Sur le plan économique, bien que les échanges restent modestes à l’échelle mondiale, les relations bilatérales entre le Japon et certains pays d’Asie centrale se consolident progressivement. Pour l’Ouzbékistan, le volume du commerce avec le Japon est estimé à 326,8 millions de dollars en 2025, contre 336,3 millions de dollars l’année précédente. Converti en euros, cela représente environ 304 millions d’euros en 2025 contre 313 millions d’euros en 2024. Ces chiffres témoignent d’un léger recul conjoncturel, mais aussi d’une base d’échanges déjà significative pour une relation encore en développement.

Au-delà des flux commerciaux, le Japon finance également des projets sectoriels concrets. Tokyo prévoit par exemple de fournir à l’Ouzbékistan des équipements de dépistage par mammographie, illustrant une coopération qui s’étend désormais au domaine de la santé. Ce type d’initiative renforce l’image du Japon comme partenaire technologique et sanitaire de long terme.

Le Japon prépare son premier sommet historique avec l’Asie centrale

© Pixabay

Le Japon face aux équilibres géopolitiques en Asie centrale

Derrière ce sommet, le Japon poursuit aussi un objectif clairement géopolitique. L’Asie centrale est aujourd’hui un espace stratégique où s’affrontent plusieurs influences majeures, notamment celles de la Chine et de la Russie. En renforçant sa présence diplomatique, le Japon cherche à diversifier ses partenariats et à sécuriser ses approvisionnements en matières premières, dans un contexte de tensions géoéconomiques croissantes. En un mot, ce sommet doit servir à renforcer la sécurité économique du Japon, en limitant sa dépendance excessive envers un nombre restreint de partenaires régionaux.

Mais ce rapprochement vise aussi à donner au Japon un levier supplémentaire d’influence dans une région clé pour les routes commerciales eurasiatiques. Le Japon entend notamment soutenir le développement de corridors de transport reliant l’Asie centrale à l’Europe, en passant par le Caucase ou la Caspienne, afin de diversifier les voies d’acheminement des marchandises et de sécuriser les chaînes logistiques.

Dans ce contexte, les objectifs japonais ne se limitent ni à l’énergie ni aux infrastructures. Le sommet pourrait aussi élargir la coopération aux domaines de l’éducation, de la formation et des technologies. Des discussions seraient possibles sur les investissements japonais dans les énergies renouvelables, un secteur jugé stratégique par Tokyo dans sa quête de neutralité carbone et dans sa politique d’exportation de technologies propres.

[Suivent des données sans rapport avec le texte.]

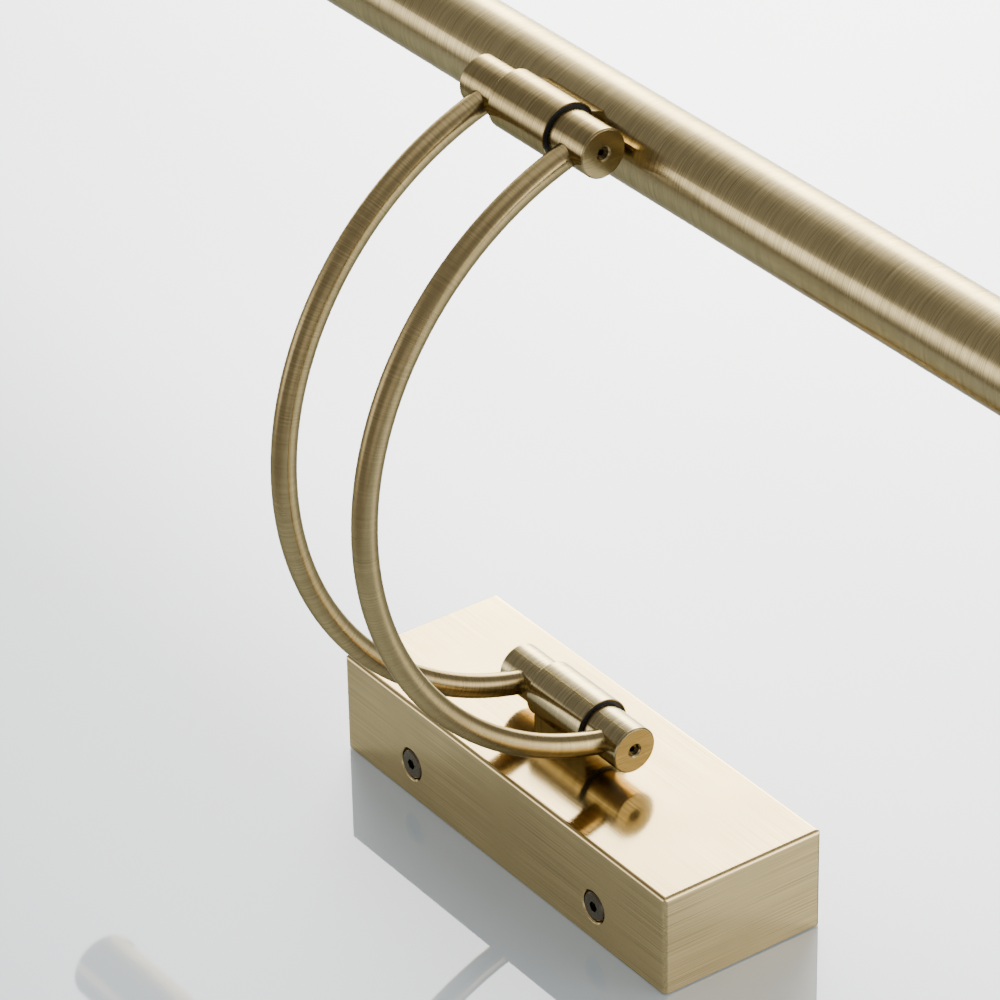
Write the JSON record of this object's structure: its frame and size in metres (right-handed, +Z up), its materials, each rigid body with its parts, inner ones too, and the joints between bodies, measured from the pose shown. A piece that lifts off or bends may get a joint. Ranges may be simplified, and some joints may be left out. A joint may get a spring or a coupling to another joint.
{
  "type": "picture light",
  "caption": "Wall picture light: box canopy, two arched arms on friction hinges at canopy and head, and a long slim tubular lamp with a linear light slot.",
  "frame": {"origin": "centre of the canopy's back, on the wall plane", "axes": "+X along the lamp and both hinge axes, +Y into the wall, +Z up the wall; the light stands out towards -Y"},
  "size_m": [0.5, 0.2043, 0.0953],
  "materials": {
    "brushed_brass": "brushed antique brass, satin lacquer",
    "plain_brass": "turned",
    "plated_steel": "zinc plated",
    "spring_steel": "bright",
    "black_oxide_steel": "black oxide",
    "black_nylon": "moulded",
    "black_rubber": "moulded",
    "foam_pad": "adhesive foam",
    "white_nylon": "moulded",
    "driver_case": "moulded",
    "red_silicone": "smooth",
    "brown_pvc": "smooth",
    "bare_aluminium": "extruded",
    "white_board": "white solder mask",
    "led_phosphor": "moulded phosphor",
    "opal_lens": "opal, satin"
  },
  "bodies": {
    "canopy": {"wall_bracket": "plated_steel", "clinch_nuts": "plated_steel", "cable_grommet": "black_rubber", "earth_stud": "plain_brass", "earth_washer": "plated_steel", "earth_nut": "plain_brass", "terminal_block": "white_nylon", "terminal_screws": "plated_steel", "supply_wires": "brown_pvc", "led_driver": "driver_case", "driver_pad": "foam_pad", "canopy_cover": "brushed_brass", "canopy_screws": "black_oxide_steel", "foot_screws": "plated_steel", "base_hinge_block": "brushed_brass", "base_hinge_bushes": "black_nylon", "canopy_wires": "red_silicone"},
    "arms": {"base_spindle": "plated_steel", "base_spring_washers": "spring_steel", "base_knuckle_left": "brushed_brass", "base_knuckle_right": "brushed_brass", "base_grub_screws": "black_oxide_steel", "arm_left": "brushed_brass", "arm_right": "brushed_brass", "arm_wires": "red_silicone", "head_knuckle_left": "brushed_brass", "head_knuckle_right": "brushed_brass", "head_grub_screws": "black_oxide_steel", "head_spindle": "plated_steel", "head_spring_washers": "spring_steel"},
    "lamp": {"head_hinge_block": "brushed_brass", "head_hinge_bushes": "black_nylon", "saddle_screws": "plated_steel", "lamp_tube": "brushed_brass", "end_cap_left": "brushed_brass", "end_cap_right": "brushed_brass", "heat_sink": "bare_aluminium", "led_board": "white_board", "led_chips": "led_phosphor", "diffuser": "opal_lens", "lamp_wires": "red_silicone"}
  },
  "joints": [
    {"name": "base_hinge", "type": "hinge", "parent": "canopy", "child": "arms", "pos_m": [0, -0.0363, 0], "axis": [1, 0, 0], "range_deg": [-28, 90]},
    {"name": "head_hinge", "type": "hinge", "parent": "arms", "child": "lamp", "pos_m": [0, -0.19707, 0.00772], "axis": [1, 0, 0], "range_deg": [-160, 88]}
  ]
}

Enfin, la dimension politique du sommet est centrale. En réunissant pour la première fois les cinq chefs d’État d’Asie centrale autour du Japon, Tokyo cherche à se positionner comme un acteur d’équilibre, capable de dialoguer avec l’ensemble des puissances régionales sans s’aligner sur une logique de blocs. Dans un espace longtemps considéré comme une zone d’influence quasi exclusive de Moscou, puis de Pékin, la montée en puissance du Japon constitue un changement notable des équilibres diplomatiques.

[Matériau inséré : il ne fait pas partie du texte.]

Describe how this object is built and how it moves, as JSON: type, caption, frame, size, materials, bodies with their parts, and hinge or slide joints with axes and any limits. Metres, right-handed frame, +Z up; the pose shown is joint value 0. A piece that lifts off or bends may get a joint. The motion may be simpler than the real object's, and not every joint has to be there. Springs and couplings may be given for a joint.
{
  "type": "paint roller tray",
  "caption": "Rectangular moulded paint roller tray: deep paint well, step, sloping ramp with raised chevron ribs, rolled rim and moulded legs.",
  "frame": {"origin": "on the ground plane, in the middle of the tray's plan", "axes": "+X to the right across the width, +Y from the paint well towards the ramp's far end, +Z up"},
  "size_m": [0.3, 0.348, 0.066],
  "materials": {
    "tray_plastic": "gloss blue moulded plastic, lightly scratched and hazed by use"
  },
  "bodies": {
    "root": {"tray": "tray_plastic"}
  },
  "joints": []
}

Le Japon, catalyseur d’un nouveau cycle diplomatique régional

Pour les pays d’Asie centrale, ce sommet représente également une opportunité politique majeure. Il leur permet de diversifier leurs partenaires stratégiques, d’attirer de nouveaux investissements et de réduire leur dépendance à l’égard des grandes puissances voisines. En se posant comme un partenaire technologique, financier et politique crédible, le Japon devient un acteur attractif pour des États soucieux de préserver leur autonomie diplomatique.

Le format du sommet ouvre également la voie à une institutionnalisation plus poussée du dialogue Central Asia + Japan. Jusqu’à présent limité à des réunions ministérielles, ce cadre pourrait désormais s’appuyer sur des rencontres régulières au plus haut niveau. La tenue d’un premier sommet à Tokyo pourrait ainsi créer un précédent diplomatique durable, susceptible de déboucher sur des mécanismes de coordination politique permanents.

Sur le plan économique, le Japon dispose d’atouts majeurs : puissance technologique, capacités financières, savoir-faire industriel et crédibilité institutionnelle. En retour, l’Asie centrale offre au Japon l’accès à des ressources stratégiques, à des marchés émergents et à des corridors commerciaux de plus en plus essentiels dans l’architecture économique eurasiatique. Cette complémentarité explique l’accélération actuelle du rapprochement.

Enfin, ce sommet intervient dans un contexte international marqué par une fragmentation croissante des alliances. Confronté à la montée des tensions en Indo-Pacifique, le Japon cherche à étendre son réseau de partenariats au-delà de son voisinage immédiat. En s’engageant plus fortement en Asie centrale, Tokyo affirme sa volonté de jouer un rôle global, bien au-delà de l’Asie orientale.